> **Task**:
Give the listing again in full, exactly as written.

> **Material**:
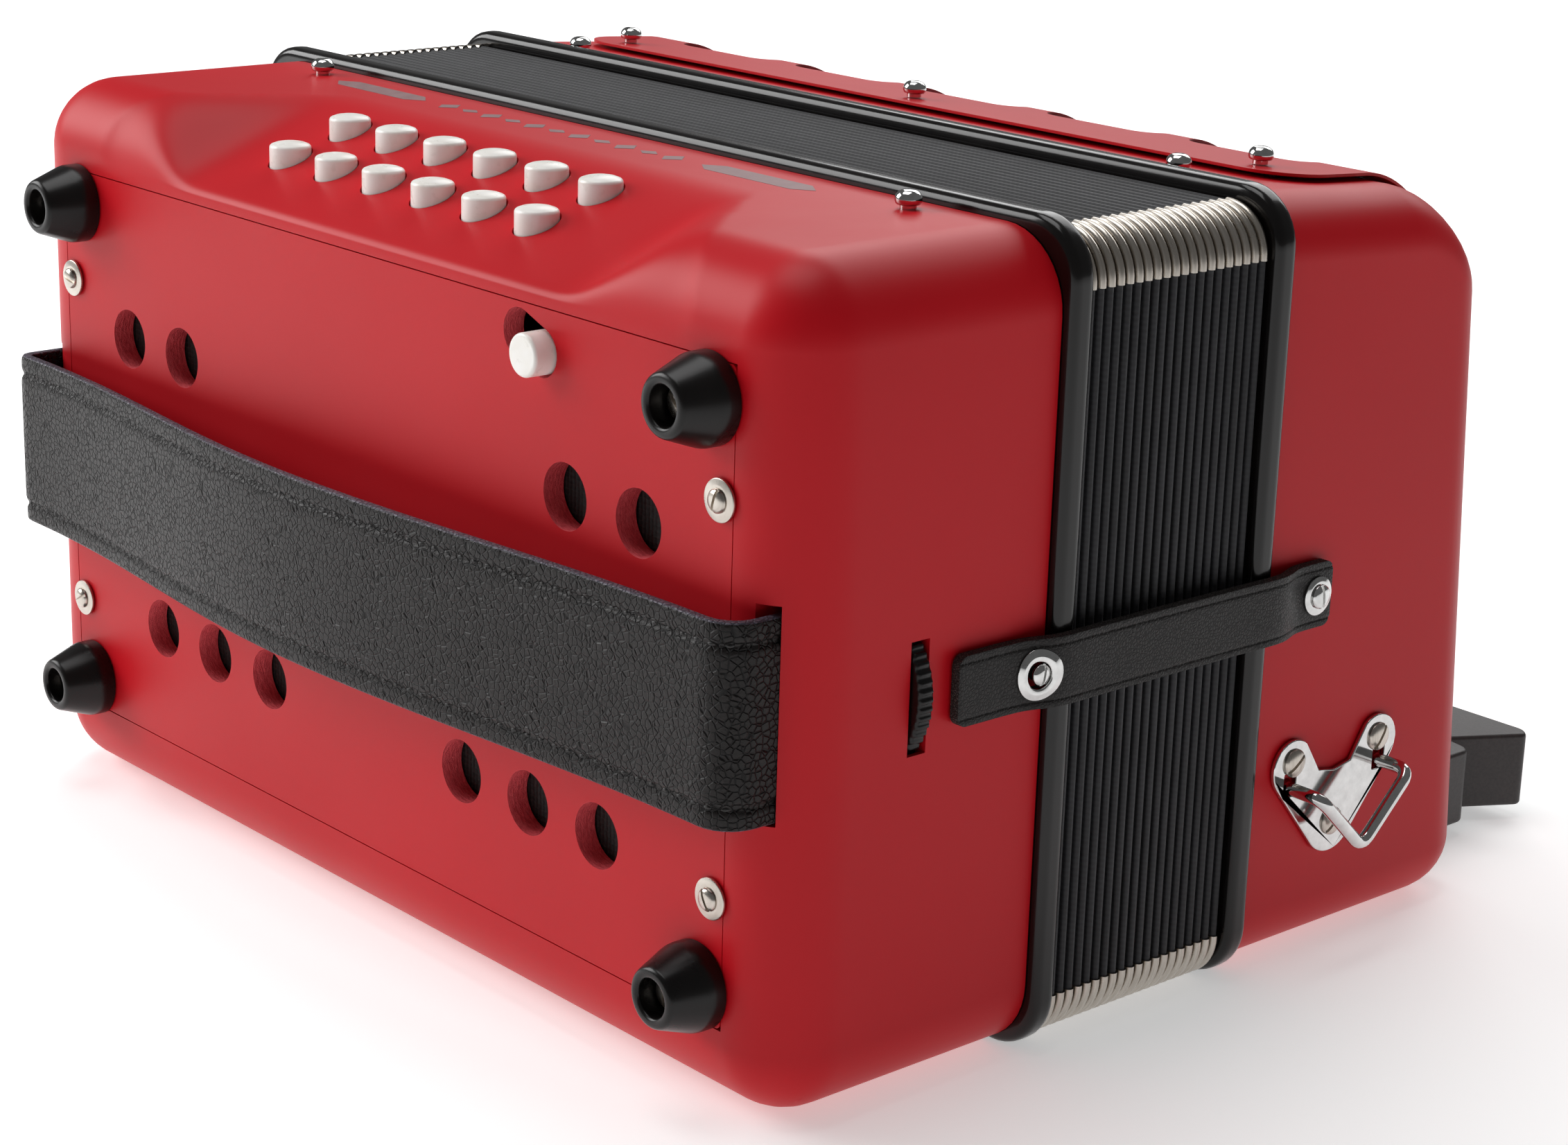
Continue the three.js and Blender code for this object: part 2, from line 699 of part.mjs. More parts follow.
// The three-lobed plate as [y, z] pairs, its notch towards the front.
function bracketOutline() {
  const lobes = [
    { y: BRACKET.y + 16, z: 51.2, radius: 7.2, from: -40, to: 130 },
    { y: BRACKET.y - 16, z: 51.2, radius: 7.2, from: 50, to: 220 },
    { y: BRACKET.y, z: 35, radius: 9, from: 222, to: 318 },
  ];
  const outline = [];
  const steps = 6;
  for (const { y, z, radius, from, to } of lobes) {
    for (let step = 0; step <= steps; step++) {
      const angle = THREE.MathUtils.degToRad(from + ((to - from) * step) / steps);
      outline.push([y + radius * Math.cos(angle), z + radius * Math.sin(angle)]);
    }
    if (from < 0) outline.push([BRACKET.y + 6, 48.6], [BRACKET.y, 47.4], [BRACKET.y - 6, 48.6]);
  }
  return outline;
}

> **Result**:
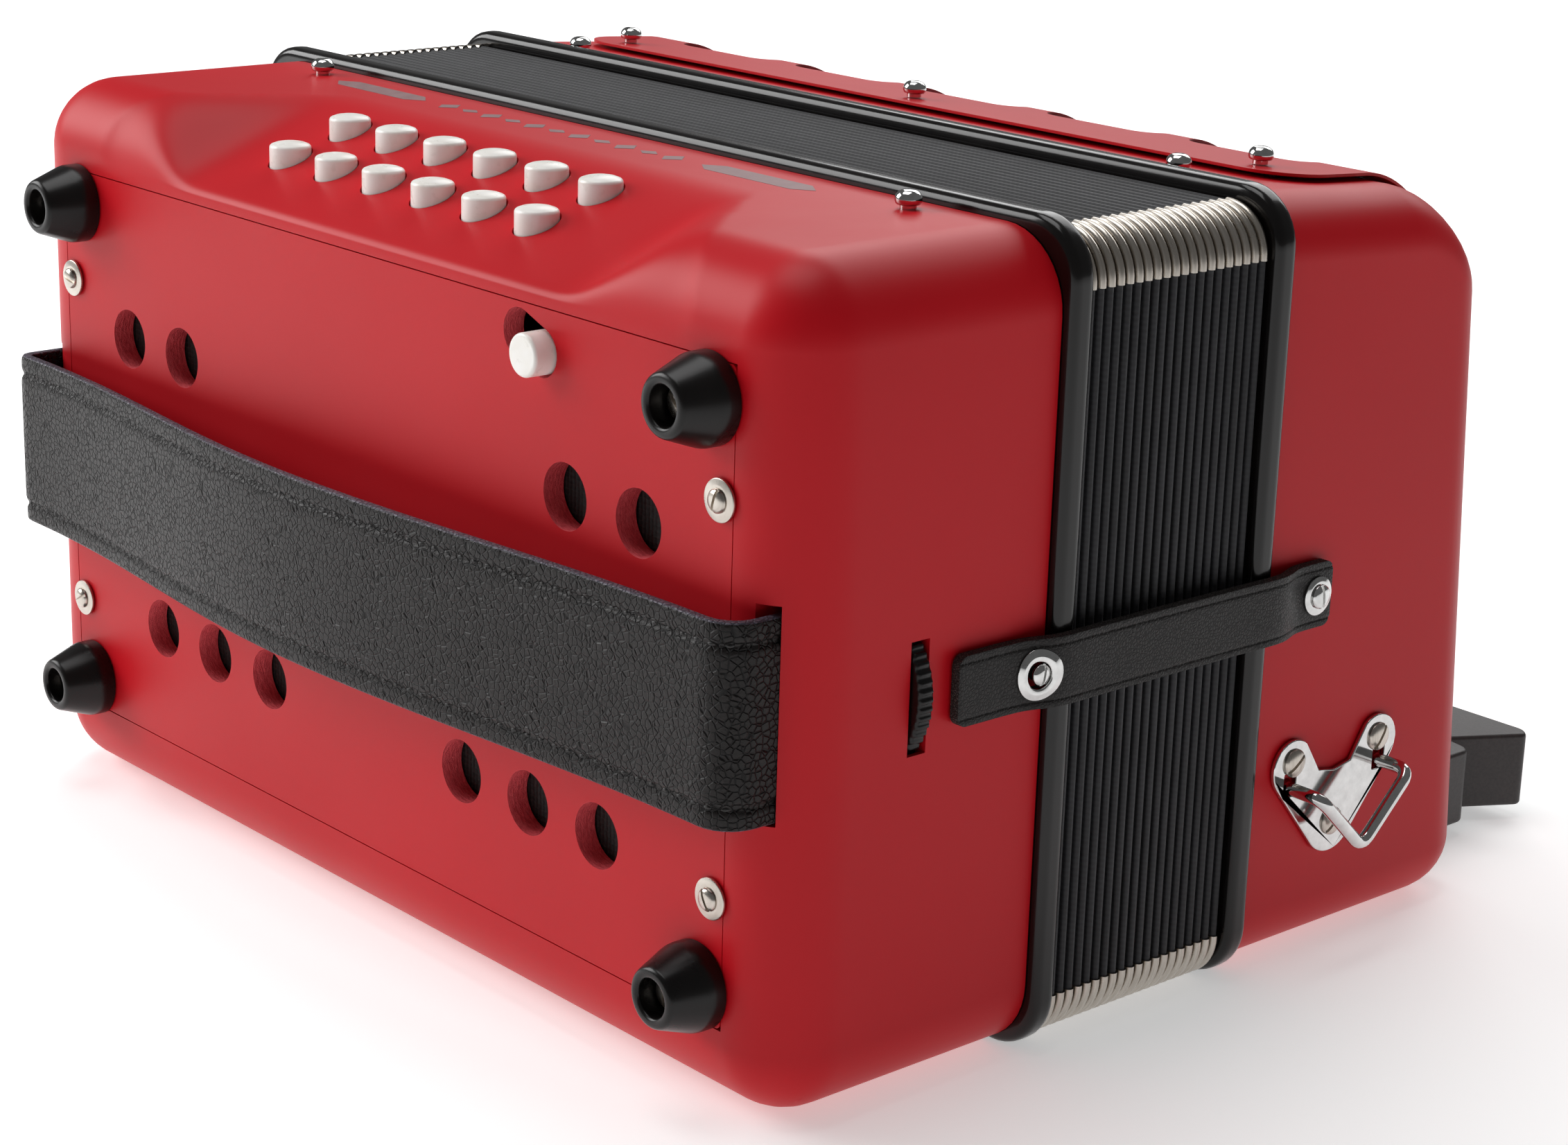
Continue the three.js and Blender code for this object: part 2, from line 699 of part.mjs. More parts follow.
// The three-lobed plate as [y, z] pairs, its notch towards the front.
function bracketOutline() {
  const lobes = [
    { y: BRACKET.y + 16, z: 51.2, radius: 7.2, from: -40, to: 130 },
    { y: BRACKET.y - 16, z: 51.2, radius: 7.2, from: 50, to: 220 },
    { y: BRACKET.y, z: 35, radius: 9, from: 222, to: 318 },
  ];
  const outline = [];
  const steps = 6;
  for (const { y, z, radius, from, to } of lobes) {
    for (let step = 0; step <= steps; step++) {
      const angle = THREE.MathUtils.degToRad(from + ((to - from) * step) / steps);
      outline.push([y + radius * Math.cos(angle), z + radius * Math.sin(angle)]);
    }
    if (from < 0) outline.push([BRACKET.y + 6, 48.6], [BRACKET.y, 47.4], [BRACKET.y - 6, 48.6]);
  }
  return outline;
}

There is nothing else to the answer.